Eh bien, vous allez avoir des territoires qui sont connus pour un savoir-faire, où l’on dit, « il y a un patrimoine culturel ». Ce territoire n’est pas formalisé par un découpage administratif. Ce sont les acteurs, les entreprises qui collaborent sur les secteurs d’activités présents, qui vont construire l’apprentissage, le savoir-faire qui va, justement, faire que c’est un territoire. On peut prendre l’exemple des produits locaux comme les AOP [ndlr, appellation d’origine protégée] ou les IGP [ndlr, indication géographique protégée], quand elles sont fortes autour d’un produit, différents acteurs vont se mettre à valoriser la ressource. Ils vont en faire un fromage, un vin, d’autres acteurs vont s’y mettre, et il y aura une structuration de la filière. C’est tout un écosystème qui va se mettre en œuvre.

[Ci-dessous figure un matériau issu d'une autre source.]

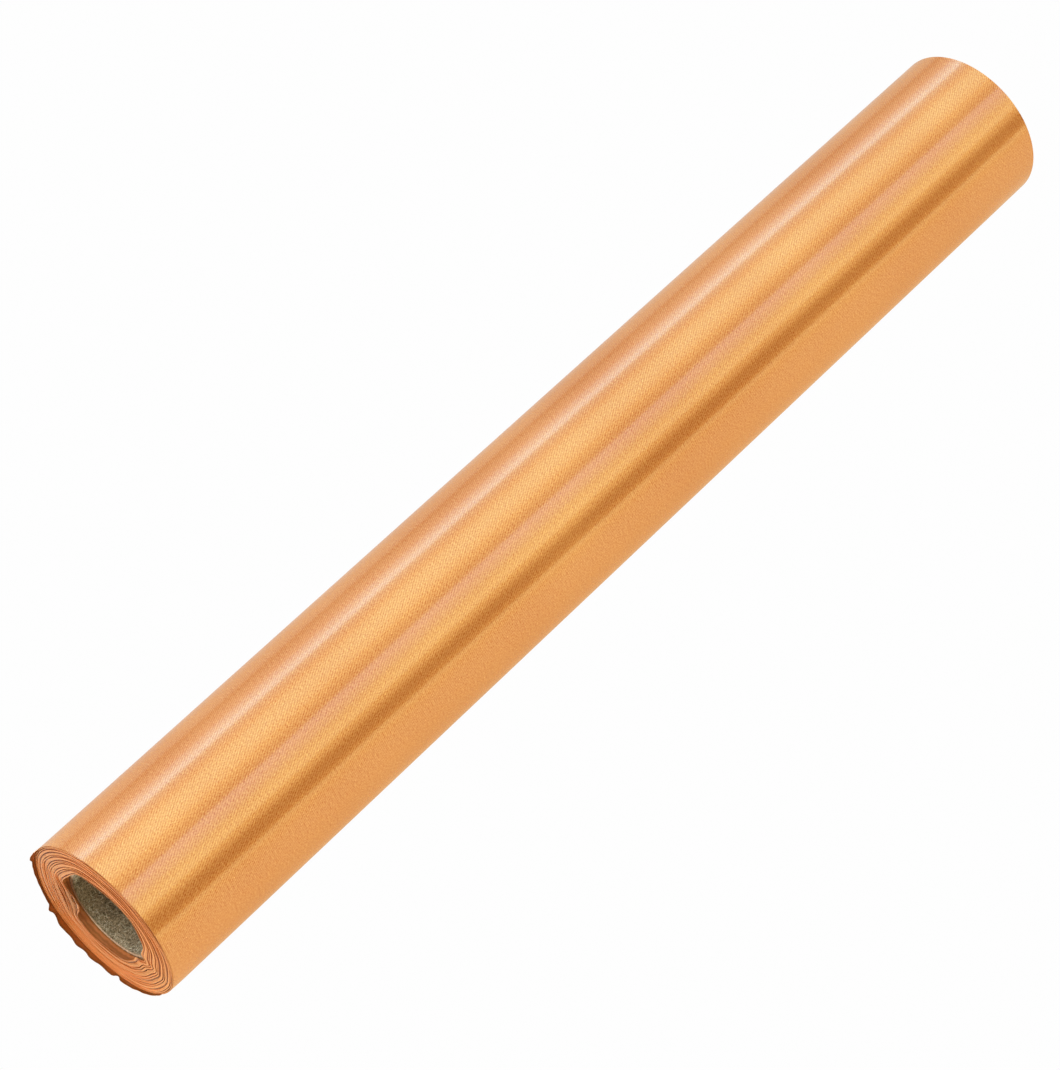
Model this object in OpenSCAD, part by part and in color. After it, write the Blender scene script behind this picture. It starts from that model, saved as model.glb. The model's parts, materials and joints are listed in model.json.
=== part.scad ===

Co-construire un ancrage territorial

Il y a la notion d’ancrage territorial qui va de pair avec celle de RTE. Finalement, qu’est-ce que c’est ?
Il y a différents types d'ancrages. D’abord, vous pouvez être localisé sur un territoire, mais ne pas y avoir d’ancrage. Si demain, l’entreprise diminue ses coûts en déménageant, elle va délocaliser son activité - on dit qu’elle est nomade car elle peut bouger sans problème. Lorsqu’on a un ancrage territorial, le nomadisme est plus contraint. De par les ressources que vous pouvez exploiter par exemple, mais si vous êtes dans l’exploitation stricte, le jour où cette ressource disparaît, vous partez car il n’y a plus d’intérêt pour vous. Enfin, troisième forme, celle qui est propre aux entreprises de l’économie sociale et solidaire mais que l’on retrouve aussi dans l’économie traditionnelle - la co-construction. C’est vous qui créez la valeur et la ressource sur le territoire avec les autres acteurs, et à partir de ce moment vous n’avez plus un comportement prédateur. Car si vous partez de ce territoire-là, vous en perdez la valeur. C’est le cas de certaines entreprises comme Saft [ndlr, usine de batteries à Bordeaux], qui est enracinée à Bordeaux et soucieuse que son territoire se développe.

Comment travailler sur sa RTE, sur son ancrage territorial lorsqu’on est une entreprise ?
Engager un processus de co-construction, on vient de le dire, n’est pas seulement économique. Il y a des activités de mécénat, ça peut être de subventionner le club de foot du coin, celui de mes enfants. Mais ça peut aussi consister à engager des compétences de mon entreprise au service du développement du club, par exemple, là on n’est pas dans du mécénat classique. On peut citer Michelin pour illustrer cet engagement atypique, bien que le groupe ne soit pas basé en Gironde - pour améliorer son impact au niveau des territoires, il permet à ses salariés d’accompagner certaines TPE ou PME, qui n’ont pas la compétence pour penser une campagne marketing par exemple. Ce ne sont pas des sous-traitants de Michelin, ils n'ont aucune activité directe ensemble, mais ce qui importe à Michelin c’est que l’entreprise en question soit sur le territoire.

RTE ou RSE ?
La RTE et la RSE sont deux notions distinctes. « En passant de la RSE à la RTE, on va basculer de l’individu au collectif », résume Maryline Filippi. Avec la RSE, l’entreprise va créer des liens avec ses parties prenantes, la démarche reste centrée autour d’elle. « Avec la RTE, il y a un intérêt de générer de la valeur économique, sociétale, sociale et environnementale. Je définis la RTE comme un entreprendre en collectif et en responsabilité pour le bien commun », affirme l’enseignante-chercheuse.